Is there something fundamentally different about how OS X and Linux handle read calls that I need to know to avoid infinitely-hanging processes?
I do not know the answer to this, however if both are behaving posixly correct, they should both behave the same way. If you attempt to read from a socket that is not yet prepared to send you data blocking the stream indefinitely is the anticipated behaviour.
Overall, I think your best choice of attack is to expect your svn
command to have completed within a specific time period. If it does not kill it and report you did so.
I think I have figured out the issue(s) described above, and most of the mystery stems from my misunderstanding of what was happening on the servers.
There were the following fundamental problems:
- Python scripts which should have had a timeout set (and which I assumed did) did not. Some of those hung indefinitely when connecting to S3, exhibiting the behavior of waiting indefinitely for a read to complete. Combing through the code and making sure that global socket timeouts were set, and not getting unset, seems to have solved that part.

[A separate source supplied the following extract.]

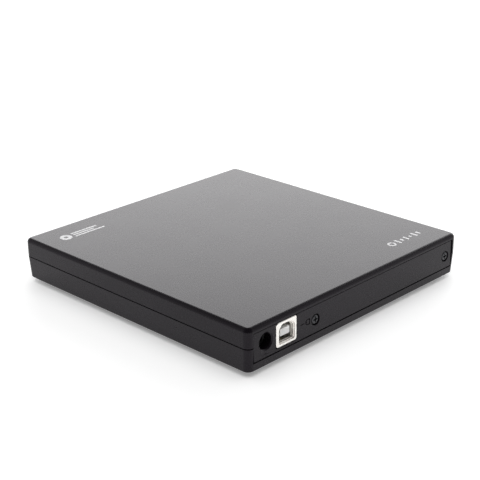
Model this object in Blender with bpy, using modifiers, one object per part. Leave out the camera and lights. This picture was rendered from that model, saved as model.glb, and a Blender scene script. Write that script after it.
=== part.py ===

- Some of the old Python processes appeared to be hung, but on closer inspection (once the truly blocked processes were weeded out), they were simply listing large S3 buckets to check the status of keys in those buckets, and this operation was taking hours or days to complete.
- The SVN checkout command was (still is) hanging for long periods of time when updating very large projects with many files in very deep directory structures. The client is waiting for a read to complete, but this is entirely legitimate (it appears to take the repository server a long time to collect the data it needs to send back to the client).
I'm leaving this answer here to explain what was going on, but I'm going to accept Matthew's, because he was right about what the actual possible issues were.